MobileCLIP: Fast Image-Text Models through Multi-Modal Reinforced Training
Abstract:
Contrastive pretraining of image-text foundation models, such as CLIP, demonstrated excellent zero-shot performance and improved robustness on a wide range of downstream tasks. However, these models utilize large transformer-based encoders with significant memory and latency overhead which pose challenges for deployment on mobile devices. In this work, we introduce MobileCLIP -- a new family of efficient image-text models optimized for runtime performance along with a novel and efficient training approach, namely multi-modal reinforced training. The proposed training approach leverages knowledge transfer from an image captioning model and an ensemble of strong CLIP encoders to improve the accuracy of efficient models. Our approach avoids train-time compute overhead by storing the additional knowledge in a reinforced dataset. MobileCLIP sets a new state-of-the-art latency-accuracy tradeoff for zero-shot classification and retrieval tasks on several datasets.

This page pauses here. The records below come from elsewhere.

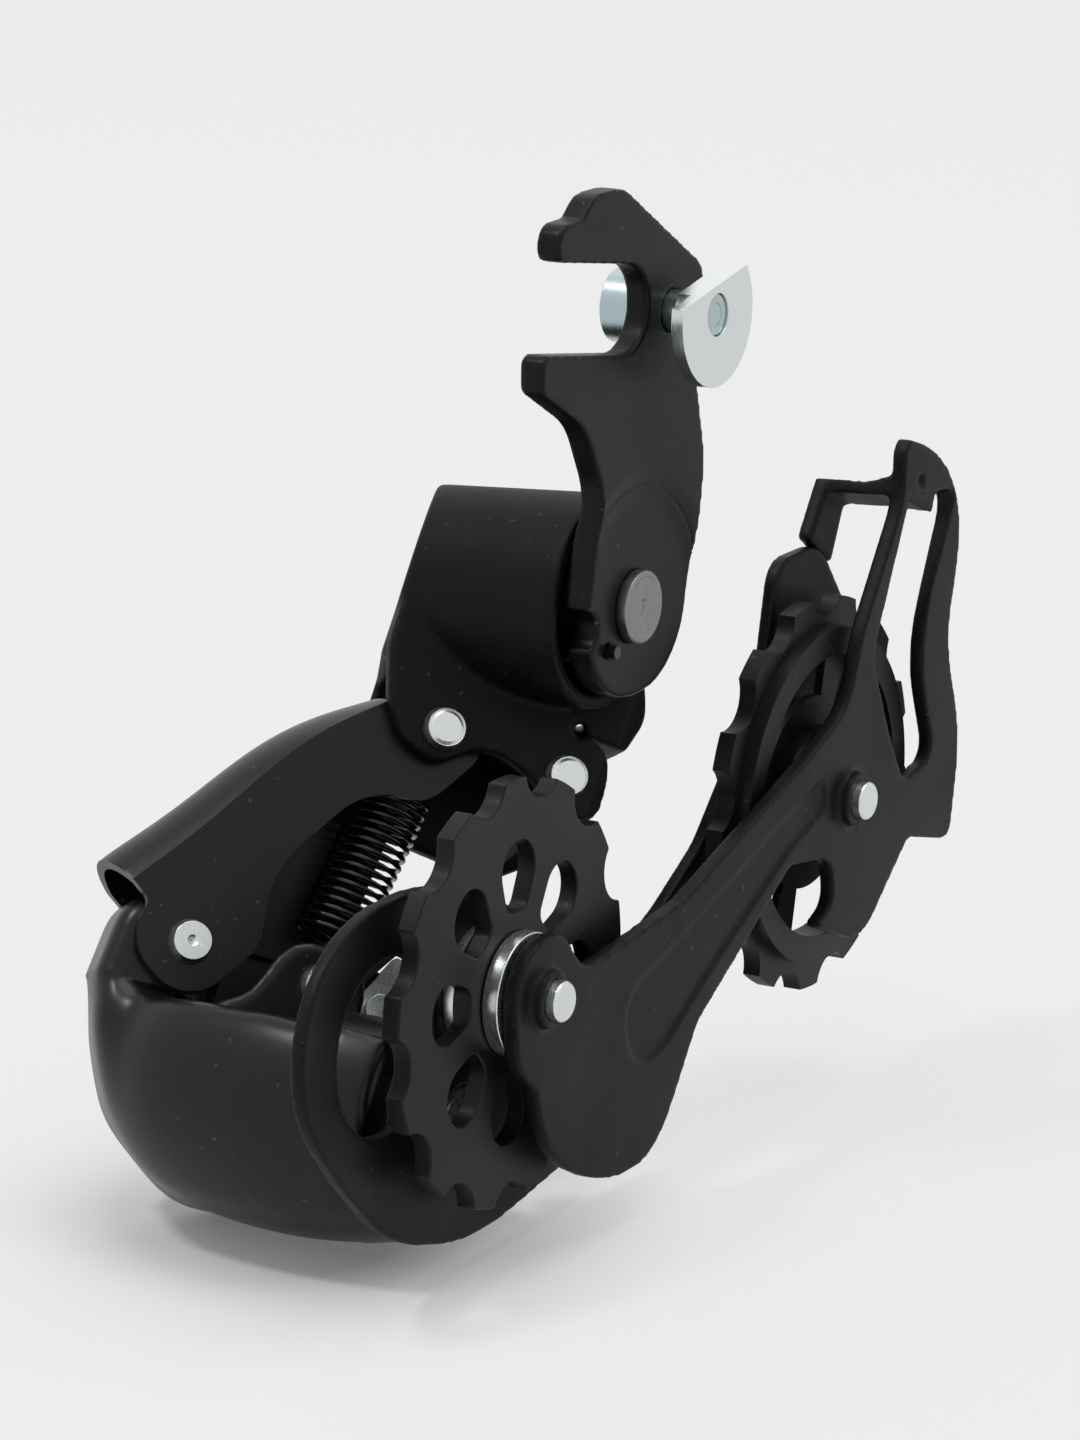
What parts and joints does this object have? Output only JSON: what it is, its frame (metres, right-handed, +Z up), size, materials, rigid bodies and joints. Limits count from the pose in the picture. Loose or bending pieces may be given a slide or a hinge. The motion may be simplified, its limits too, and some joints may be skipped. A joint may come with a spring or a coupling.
{
  "type": "rear derailleur",
  "caption": "Rear derailleur on a bolt-on claw hanger: slant parallelogram with return spring, sprung knuckles and a long pulley cage that tensions the chain.",
  "frame": {"origin": "centre of the wheel axle where it rests in the hanger's slot, on the bracket face that lies against the frame's dropout", "axes": "+X forwards, the way the bicycle rides; +Y inwards, towards the wheel, square to the dropout; +Z up"},
  "size_m": [0.1452, 0.0643, 0.121],
  "materials": {
    "black_paint": "satin black coating on steel and die-cast aluminium",
    "black_cage": "semi-matt black coating on pressed steel",
    "zinc_steel": "bright zinc-plated steel",
    "spring_wire": "glossy black spring wire",
    "black_resin": "moulded black nylon"
  },
  "bodies": {
    "hanger": {"hanger_bracket": "black_paint", "b_axle": "zinc_steel", "b_retainer": "zinc_steel", "hanger_bolt": "zinc_steel"},
    "nut_plate": {"hanger_nut": "zinc_steel"},
    "upper_knuckle": {"b_knuckle": "black_paint", "b_spring": "spring_wire", "upper_outer_pin": "zinc_steel", "upper_inner_pin": "zinc_steel", "adjuster_spring": "spring_wire"},
    "outer_link": {"outer_link": "black_paint", "return_spring": "spring_wire"},
    "inner_link": {"inner_link": "black_paint", "cable_clamp_plate": "zinc_steel", "cable_clamp_bolt": "zinc_steel"},
    "lower_knuckle": {"p_knuckle": "black_paint", "lower_outer_pin": "zinc_steel", "lower_inner_pin": "zinc_steel", "p_spring": "spring_wire"},
    "cage": {"inner_cage_plate": "black_cage", "outer_cage_plate": "black_cage", "p_axle": "zinc_steel", "cage_stop_pin": "zinc_steel", "guide_bush": "zinc_steel", "tension_bush": "zinc_steel", "guide_bolt": "zinc_steel", "tension_bolt": "zinc_steel", "guide_inner_cap": "zinc_steel", "guide_outer_cap": "zinc_steel", "tension_inner_cap": "zinc_steel", "tension_outer_cap": "zinc_steel"},
    "guide_pulley": {"guide_pulley": "black_resin"},
    "tension_pulley": {"tension_pulley": "black_resin"},
    "barrel_adjuster": {"barrel_adjuster": "black_resin"},
    "limit_screw_high": {"limit_screw_high": "zinc_steel"},
    "limit_screw_low": {"limit_screw_low": "zinc_steel"}
  },
  "joints": [
    {"name": "nut_turn", "type": "hinge", "parent": "hanger", "child": "nut_plate", "pos_m": [-0.0109, 0.0046, -0.0018], "axis": [0, 1, 0], "continuous": true},
    {"name": "upper_pivot", "type": "hinge", "parent": "hanger", "child": "upper_knuckle", "pos_m": [-0.0035, -0.017, -0.0362], "axis": [0, 1, 0], "range_deg": [-25, 0], "stiffness_Nm_per_rad": 0.6, "springref_deg": 34.38, "deforming": ["b_spring"]},
    {"name": "link_swing", "type": "hinge", "parent": "upper_knuckle", "child": "outer_link", "pos_m": [0.0107, -0.0186, -0.0504], "axis": [0.5991, 0.6967, 0.3946], "range_deg": [0, 55], "stiffness_Nm_per_rad": 1.2, "springref_deg": -20.05, "deforming": ["return_spring"]},
    {"name": "inner_link_swing", "type": "hinge", "parent": "upper_knuckle", "child": "inner_link", "pos_m": [0.00162, -0.00713, -0.05687], "axis": [0.5991, 0.6967, 0.3946], "range_deg": [0, 55]},
    {"name": "lower_knuckle_level", "type": "hinge", "parent": "outer_link", "child": "lower_knuckle", "pos_m": [0.04153, -0.03371, -0.07053], "axis": [0.5991, 0.6967, 0.3946], "range_deg": [-55, 0]},
    {"name": "cage_swing", "type": "hinge", "parent": "lower_knuckle", "child": "cage", "pos_m": [0.0391, -0.0015, -0.0875], "axis": [0, -1, 0], "range_deg": [0, 95], "stiffness_Nm_per_rad": 0.35, "springref_deg": -40.11, "deforming": ["p_spring"]},
    {"name": "guide_pulley_spin", "type": "hinge", "parent": "cage", "child": "guide_pulley", "pos_m": [0.0363, 0.0045, -0.0722], "axis": [0, 1, 0], "continuous": true},
    {"name": "tension_pulley_spin", "type": "hinge", "parent": "cage", "child": "tension_pulley", "pos_m": [-0.0392, 0.0045, -0.0669], "axis": [0, 1, 0], "continuous": true},
    {"name": "adjuster_turn", "type": "hinge", "parent": "upper_knuckle", "child": "barrel_adjuster", "pos_m": [-0.0187, -0.0171, -0.056], "axis": [-0.8447, -0.4969, -0.1988], "continuous": true},
    {"name": "high_screw_turn", "type": "hinge", "parent": "upper_knuckle", "child": "limit_screw_high", "pos_m": [-0.0165, -0.0225, -0.0466], "axis": [1, 0, 0], "continuous": true},
    {"name": "low_screw_turn", "type": "hinge", "parent": "upper_knuckle", "child": "limit_screw_low", "pos_m": [-0.0165, -0.0286, -0.0466], "axis": [1, 0, 0], "continuous": true}
  ],
  "couplings": [
    {"joint": "inner_link_swing", "follows": "link_swing", "ratio": 1},
    {"joint": "lower_knuckle_level", "follows": "link_swing", "ratio": -1}
  ]
}
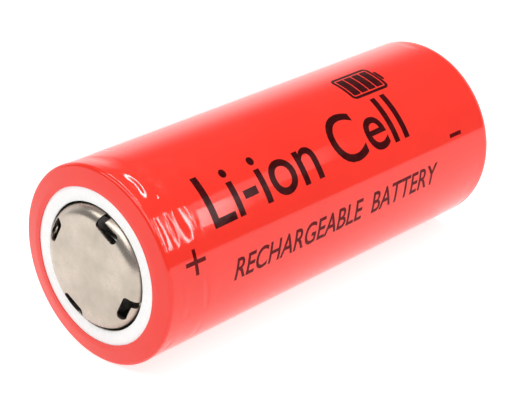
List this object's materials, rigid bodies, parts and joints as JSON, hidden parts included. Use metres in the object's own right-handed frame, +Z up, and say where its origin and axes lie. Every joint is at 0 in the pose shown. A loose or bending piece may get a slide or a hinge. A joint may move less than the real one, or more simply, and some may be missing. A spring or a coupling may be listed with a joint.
{
  "type": "cylindrical battery cell",
  "caption": "Rechargeable lithium-ion cylindrical cell in a red shrink sleeve, with a flat vented positive cap, a white insulating washer and a wound electrode roll in a steel can.",
  "frame": {"origin": "on the cell's axis, half way along its length", "axes": "X along the cell's axis, positive terminal facing -X and negative terminal facing +X; +Z up as the cell lies on its side; the printed side faces -Y"},
  "size_m": [0.065, 0.0264, 0.0264],
  "materials": {
    "red_shrink_film": "glossy heat-shrunk film, printed in black",
    "black_ink": "thin black printing ink on the film",
    "white_washer": "matt white die-cut insulating washer",
    "nickel_plated_steel": "satin nickel plating on deep-drawn steel",
    "gasket_polymer": "moulded black polypropylene",
    "ptc_composite": "dull carbon-filled polymer faced with thin metal",
    "vent_aluminium": "stamped, rolled grain",
    "insulator_polymer": "matt fibre-filled sheet",
    "separator_film": "matt microporous film",
    "anode_coating": "dull graphite coating on copper foil",
    "cathode_coating": "dull oxide coating on aluminium foil",
    "amber_tape": "thin amber polyimide tape",
    "tab_aluminium": "rolled strip",
    "tab_nickel": "rolled nickel strip"
  },
  "bodies": {
    "cell_body": {"shrink_sleeve": "red_shrink_film", "insulating_washer": "white_washer", "steel_can": "nickel_plated_steel", "crimp_gasket": "gasket_polymer", "positive_cap": "nickel_plated_steel", "ptc_ring": "ptc_composite", "vent_disc_rim": "vent_aluminium", "cid_insulator": "insulator_polymer", "cid_plate": "vent_aluminium", "upper_insulator": "insulator_polymer", "lower_insulator": "insulator_polymer", "separator_inner": "separator_film", "anode_sheet": "anode_coating", "separator_outer": "separator_film", "cathode_sheet": "cathode_coating", "roll_tape_bottom": "amber_tape", "roll_tape_top": "amber_tape", "centre_pin": "nickel_plated_steel", "positive_tab": "tab_aluminium", "negative_tab": "tab_nickel", "positive_tab_tape": "amber_tape", "negative_tab_tape": "amber_tape"},
    "vent_button": {"vent_disc_centre": "vent_aluminium"}
  },
  "joints": [
    {"name": "vent_trip", "type": "slide", "parent": "cell_body", "child": "vent_button", "axis": [-1, 0, 0], "range_m": [0, 0.0005]}
  ]
}
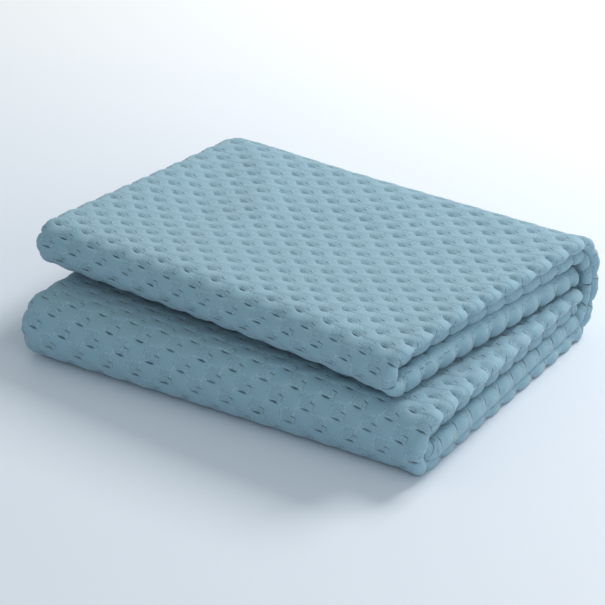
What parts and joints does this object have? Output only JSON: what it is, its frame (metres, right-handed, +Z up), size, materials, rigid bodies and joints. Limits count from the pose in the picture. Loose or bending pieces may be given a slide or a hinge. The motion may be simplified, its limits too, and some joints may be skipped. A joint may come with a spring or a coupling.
{
  "type": "folded waffle weave cotton blanket",
  "caption": "Waffle weave cotton blanket folded into a soft stack, its lower bundle fanned out a little from under the upper one.",
  "frame": {"origin": "bottom centre of the folded blanket's bounding box, on the surface that it rests on", "axes": "+X along the stack's long side, from the wrapped end to the end with the paired folds; -Y the front folds; +Z up through the layers"},
  "size_m": [0.5598, 0.4608, 0.1354],
  "materials": {
    "waffle_cotton": "light dusty teal-blue cotton waffle weave, soft and matt with a slight sheen on its raised floats"
  },
  "bodies": {
    "root": {"blanket": "waffle_cotton"}
  },
  "joints": []
}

Our MobileCLIP-S2 variant is 2.3 faster while more accurate compared to previous best CLIP model based on ViT-B/16. We further demonstrate the effectiveness of our multi-modal reinforced training by training a CLIP model based on ViT-B/16 image backbone and achieving +2.9% average performance improvement on 38 evaluation benchmarks compared to the previous best. Moreover, we show that the proposed approach achieves 10-1000 improved learning efficiency when compared with non-reinforced CLIP training.